Выбрать главу

Начальник санотдела армии, пожилой седоватый военный, принял хирургов очень быстро.

— Мы как раз формируем подвижной госпиталь для обслуживания сталинградских рубежей, — сказал он, отодвигаясь от телефонов, расставленных на его столе, — то один звонил, то другой, то все враз заливались. — Нам очень нужны обстрелянные врачи. Давайте посмотрим, посмотрим! — Он взял документы, в том числе и Ларисы Фирсовой, и слегка нахмурился. — Почему товарищ не пришла сама? Семья, дети?.. И желает остаться здесь? Гм… — Он испытующе взглянул на Решетова, потом опять в документы. — Челюстно-лицевая хирургия. А товарищ Аржанов нейрохирург? Вы и товарищ Фирсова могли бы работать в группе ОРМУ при спецгоспитале.

— Пожалуйста, я очень прошу! Если вы дадите нам невропатолога, мы сделаем ваш полевой госпиталь специализированным, — с глубокой убежденностью сказал Иван Иванович.

— Под носом у врага?! Шутите! — воскликнул начальник санотдела, однако задумался, щурясь и барабаня пальцами по столу. — Насчет специализированного госпиталя не выйдет, но обстановка складывается очень и очень сложная. Тут, пожалуй, придется нарушать многие общепринятые правила. Мы назначим вас, — он обернулся к Решетову, — начальником госпиталя; насчет вашего нового назначения и… — он бросил взгляд на разложенные веером документы, — и отчисления Фирсовой в ваше распоряжение я договорюсь сейчас же. А вас мы назначим ведущим хирургом…

Иван Иванович, повеселев, ответил потеплевшим баском:

— Постараюсь оправдать доверие.

На Хижняка начальник санотдела смотрел долго, так что Денис Антонович беспокойно завозился на месте и кирпично-красные пятна румянца еще гуще проступили на его обветренном лице.

«Куда он меня?» — подумал фельдшер и уже собрался заявить, что хочет быть с Аржановым, но начальник санотдела предупредил его:

— Вы, похоже, давние фронтовые товарищи.

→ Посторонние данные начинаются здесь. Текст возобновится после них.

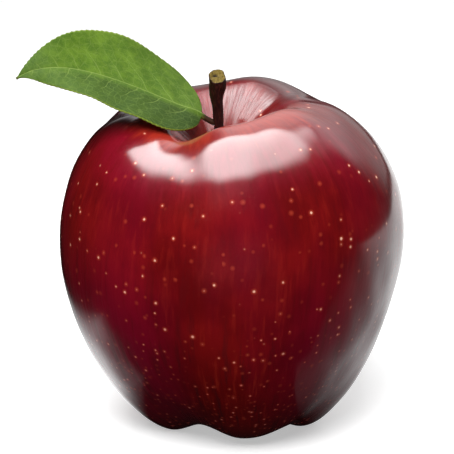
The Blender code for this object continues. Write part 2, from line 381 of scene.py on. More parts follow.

Ну что ж, действуйте и дальше вместе.

15

Лариса торопливо вышла из двери вокзала, но невольно остановилась, глядя на клумбы, ярко и пышно цветущие перед террасой, на фонтан, бивший серебряной пылью посреди площади. Легким движением она одернула гимнастерку, опоясанную ремнем, поправила полевую сумку и, постукивая каблуками сапог, сбежала на асфальт, разогретый августовским солнцем. Она хотела было свернуть сразу налево, к Саратовской, но не устояла перед искушением принести подарки своим детишкам — может быть, еще не уехали — и пошла по улице Гоголя мимо красивых многоэтажных зданий. Теперь тут, конечно, всюду помещались раненые. Но зеркальные окна, ослепительно блестевшие на солнце, и прозрачные, как светлая вода, на теневой стороне, над зеленой прохладой аллей, роскошные подъезды и богатая лепка фасадов — все радовало молодую женщину, много дней проведшую в землянках полевых госпиталей. По-южному белый город, вознесенный в знойную синеву неба, показался ей необычайно прекрасным. Он жил еще мирно, и эта мирная жизнь, хотя и омраченная надвигающейся военной грозой, тоже радовала Ларису.

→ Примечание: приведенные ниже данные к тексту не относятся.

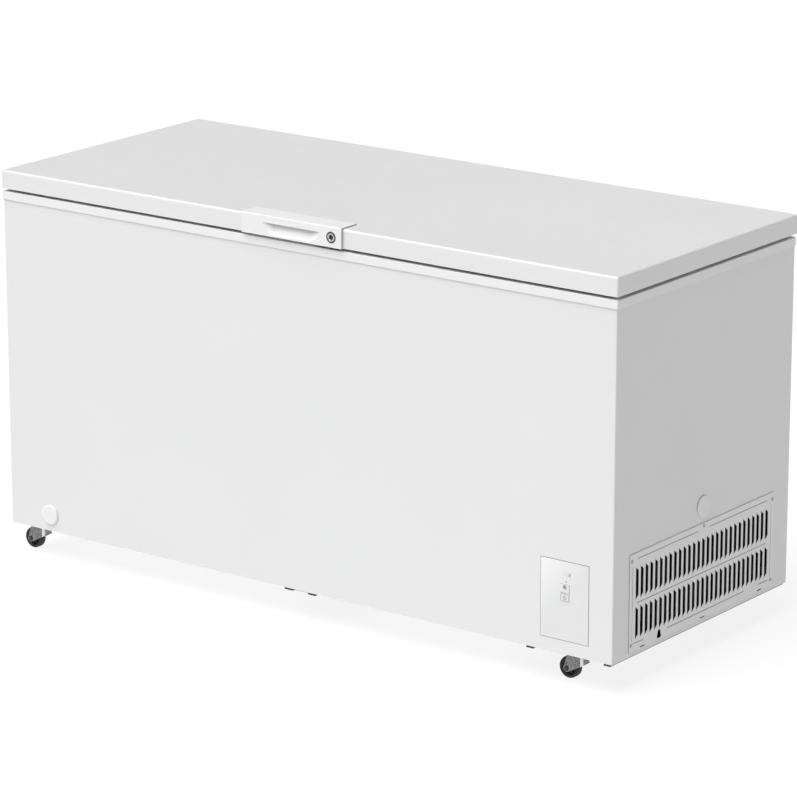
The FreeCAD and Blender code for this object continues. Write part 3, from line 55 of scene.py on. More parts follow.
# ---------------------------------------------------------------- finishes
class Finish:
    """A procedural material: one Principled shader fed by patterns in the object's own metres."""

    def __init__(self, name, colour, roughness, metallic=0.0, **sockets):
        self.material = bpy.data.materials.new(name)
        self.material.use_nodes = True
        self.tree = self.material.node_tree
        self.shader = self.tree.nodes["Principled BSDF"]
        self.colour = colour
        self.shader.inputs["Base Color"].default_value = (*colour, 1.0)
        self.shader.inputs["Roughness"].default_value = roughness
        self.shader.inputs["Metallic"].default_value = metallic
        for socket, value in sockets.items():
            self.shader.inputs[socket.replace("_", " ")].default_value = value
        self.place = self.tree.nodes.new("ShaderNodeTexCoord").outputs["Object"]

    def link(self, source, target):
        self.tree.links.new(source, target)

    def stretched(self, stretch):
        """Object coordinates scaled by axis, which draws a pattern out."""
        mapping = self.tree.nodes.new("ShaderNodeMapping")
        mapping.inputs["Scale"].default_value = stretch
        self.link(self.place, mapping.inputs["Vector"])
        return mapping.outputs["Vector"]

    def noise(self, per_metre, detail=2.0, stretch=None):
        """Soft clouds, so many to the metre."""
        texture = self.tree.nodes.new("ShaderNodeTexNoise")
        texture.inputs["Scale"].default_value = per_metre
        texture.inputs["Detail"].default_value = detail
        self.link(self.stretched(stretch) if stretch else self.place, texture.inputs["Vector"])
        return texture.outputs["Fac"]

    def cells(self, per_metre, output="Distance", feature="F1"):
        """Cells like grains, spangle or pebbles."""
        texture = self.tree.nodes.new("ShaderNodeTexVoronoi")
        texture.feature = feature
        texture.inputs["Scale"].default_value = per_metre
        self.link(self.place, texture.inputs["Vector"])
        return texture.outputs[output]

    def ranged(self, source, low, high, start=0.3, end=0.7):
        """A pattern's values from start to end spread over low to high."""
        span = self.tree.nodes.new("ShaderNodeMapRange")
        for socket, value in (("From Min", start), ("From Max", end), ("To Min", low),
                              ("To Max", high)):
            span.inputs[socket].default_value = value
        self.link(source, span.inputs["Value"])
        return span.outputs["Result"]

    def blended(self, source, first, second, start=0.3, end=0.7):
        """A colour that runs from first to second as the pattern says."""
        mix = self.tree.nodes.new("ShaderNodeMix")
        mix.data_type = "RGBA"
        mix.inputs[6].default_value = (*first, 1.0)
        mix.inputs[7].default_value = (*second, 1.0)
        self.link(self.ranged(source, 0.0, 1.0, start, end), mix.inputs[0])
        return mix.outputs[2]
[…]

«Как страшно то, что происходит сейчас на фронте, и как хорошо здесь, где люди трудятся и без опаски ходят под открытым небом», — думала она, не видя сейчас темных пятен на облике родного города, как не видит влюбленный недостатков дорогого лица в минуту желанной встречи после разлуки.

На площади Павших борцов строгое здание обкома партии с массивными каменными балконами; рядом белеют над ступенями входа, украшенного мраморными львами, строгие гиганты — колонны Театра драмы, большие жилые дома, сочная зелень бульвара, площадка «толчок» — излюбленное место для прогулок молодежи, где в выходные дни в самом деле не протолкнешься, — а на углу четырехэтажный универмаг. В пролете между домами сверкала, искрилась Волга. Фирсова пересекла улицу и вошла в универмаг, выходивший на площадь полукругом. Витрины нижнего этажа завалены снаружи мешками с землей, и в помещении в этот сверкающий летний день горело электричество. Несмотря на то, что война велась уже на ближних подступах к Дону, здесь было много покупателей.